--- BEGIN DATA SECTION ---
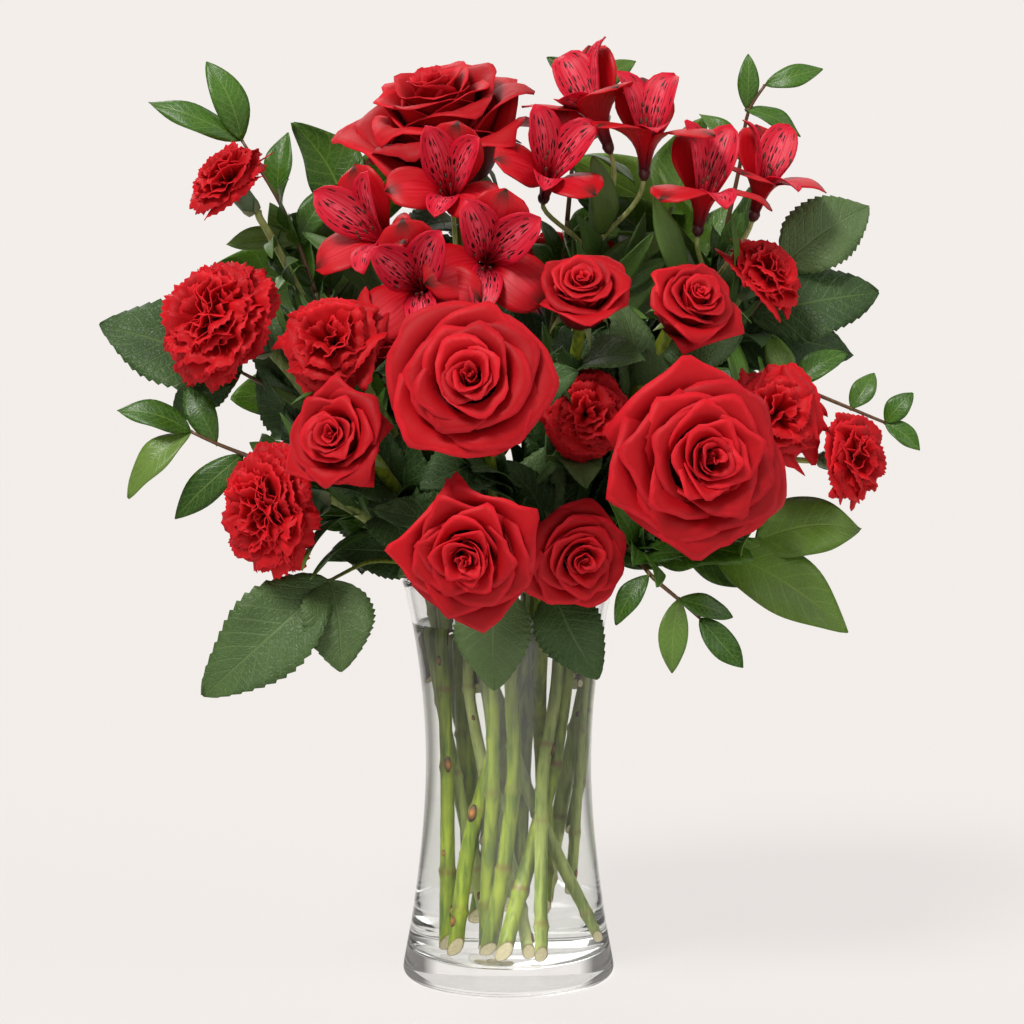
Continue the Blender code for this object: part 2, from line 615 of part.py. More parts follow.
def all_stems():
    stems = []
    for name, centre, facing, diameter, neck, foot, radius in ROSES:
        top = rose_base(centre, facing, diameter)
        stems.append(new_stem(name.replace("rose", "rose_stem"), neck, foot, top, facing, radius))
    for name, centre, facing, diameter, neck, foot, radius in CARNATIONS:
        top = carnation_base(centre, facing, diameter)
        stems.append(new_stem(name.replace("carnation", "carnation_stem"), neck, foot, top, facing, radius))
    stems.append(new_stem("carnation_stem_7", SPRAY_NECK, SPRAY_FOOT, SPRAY_FORK, (0.8, -0.4, 0.4), 2.4))
    for name, fork, facing, neck, foot, radius, _ in UMBELS:
        stems.append(new_stem(name, neck, foot, fork, facing, radius))
    for name, _, fork, facing, neck, foot, radius, _, _ in GREENS:
        stems.append(new_stem(name, neck, foot, fork, facing, radius))
    return stems


def all_obstacles(order):
    """Everything above the vase that a stem has to pass by, with the stem that it belongs to."""
    balls = []
    for name, centre, facing, diameter, _, _, _ in ROSES:
        own = order[name.replace("rose", "rose_stem")]
        base = rose_base(centre, facing, diameter)
        balls += [(own, *b) for b in head_balls(base, centre, facing, diameter, ROSE_DEPTH * diameter)]
        if name in ROSE_LEAVES:
            for leaf in ROSE_LEAVES[name][1]:
                balls += [(own, *b) for b in leaf_balls(*leaf)]
    for entry in CARNATIONS + SPRAY_CARNATIONS:
        name, centre, facing, diameter = entry[:4]
        own = order.get(name.replace("carnation", "carnation_stem"), order["carnation_stem_7"])
        base = carnation_base(centre, facing, diameter)
        balls += [(own, *b) for b in head_balls(base, centre, facing, diameter, RUFF_DEPTH * diameter)]
        if entry in SPRAY_CARNATIONS:
            balls += [(own, *b) for b in line_balls(SPRAY_FORK, base, PEDICEL_RADIUS)]
    for name, fork, _, _, _, _, numbers in UMBELS:
        for number in numbers:
            _, base, facing = FLORETS[number - 1]
            facing = Vector(facing).normalized()
            balls += [(order[name], *b) for b in line_balls(fork, base, PEDICEL_RADIUS)]
            balls += [(order[name], Vector(base) + facing * d, 2 + 0.3 * d) for d in (6, 16, 28, 36)]
        for start, bend, tip, width in STRAP_LEAVES[name]:
            balls += [(order[name], *b) for b in line_balls(start, bend, 2.0)]
            balls += [(order[name], *b) for b in leaf_balls(bend, tip, width)]
    for name, _, _, _, _, _, _, branches, leaves in GREENS:
        for branch in branches:
            for pair in zip(branch, branch[1:]):
                balls += [(order[name], *b) for b in line_balls(*pair, TWIG_RADIUS)]
        for leaf in leaves:
            balls += [(order[name], *b) for b in leaf_balls(*leaf)]
    centres = np.array([tuple(b[1]) for b in balls])
    return centres, np.array([b[2] for b in balls]), np.array([b[0] for b in balls])


def make_rose_stem(stem, head):
    parts = [make_tube(stem["name"] + "_rod", stem["points"], stem["radius"], "rose_stem")]
    if head in ROSE_LEAVES:
        branch, leaves = ROSE_LEAVES[head]
        start = next(tuple(point) for point in stem["points"] if point[2] > NECK_HEIGHT - 6)
        parts.append(make_tube(stem["name"] + "_stalk", [start] + branch, ROSE_BRANCH_RADIUS, "rose_stem"))
        for k, leaf in enumerate(leaves):
            parts.append(make_leaf(f"{stem['name']}_leaf_{k}", *leaf, "serrated_leaf"))
    return fuse(stem["name"], parts)


def make_spray_stem(stem):
    """Forked carnation stem, with a pedicel to each of its two heads."""
    parts = [make_tube(stem["name"] + "_rod", stem["points"], stem["radius"], "carnation_stem")]
    for name, centre, facing, diameter in SPRAY_CARNATIONS:
        base = carnation_base(centre, facing, diameter) - Vector(facing).normalized() * GAP
        bend = base - Vector(facing).normalized() * 9
        route = [tuple(stem["points"][-1]), tuple(bend), tuple(base)]
        parts.append(make_tube(name + "_pedicel", route, 1.7, "carnation_stem"))
    return fuse(stem["name"], parts)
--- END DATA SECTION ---
WHAT YOU WILL DO –
Please repeat word for word the lines above that run from the beginning through the line containing "return stems", keeping both the first and that last line.

CORRECT RESULT –
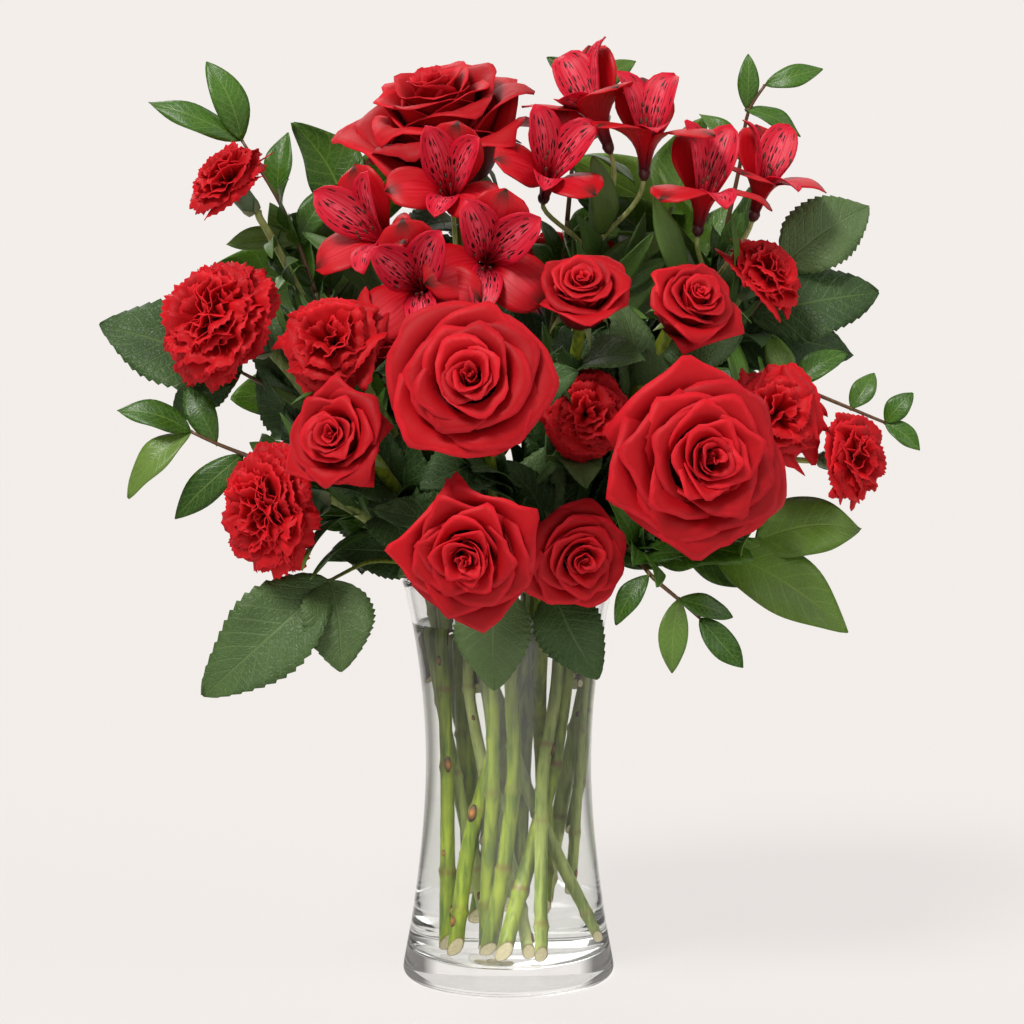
Continue the Blender code for this object: part 2, from line 615 of part.py. More parts follow.
def all_stems():
    stems = []
    for name, centre, facing, diameter, neck, foot, radius in ROSES:
        top = rose_base(centre, facing, diameter)
        stems.append(new_stem(name.replace("rose", "rose_stem"), neck, foot, top, facing, radius))
    for name, centre, facing, diameter, neck, foot, radius in CARNATIONS:
        top = carnation_base(centre, facing, diameter)
        stems.append(new_stem(name.replace("carnation", "carnation_stem"), neck, foot, top, facing, radius))
    stems.append(new_stem("carnation_stem_7", SPRAY_NECK, SPRAY_FOOT, SPRAY_FORK, (0.8, -0.4, 0.4), 2.4))
    for name, fork, facing, neck, foot, radius, _ in UMBELS:
        stems.append(new_stem(name, neck, foot, fork, facing, radius))
    for name, _, fork, facing, neck, foot, radius, _, _ in GREENS:
        stems.append(new_stem(name, neck, foot, fork, facing, radius))
    return stems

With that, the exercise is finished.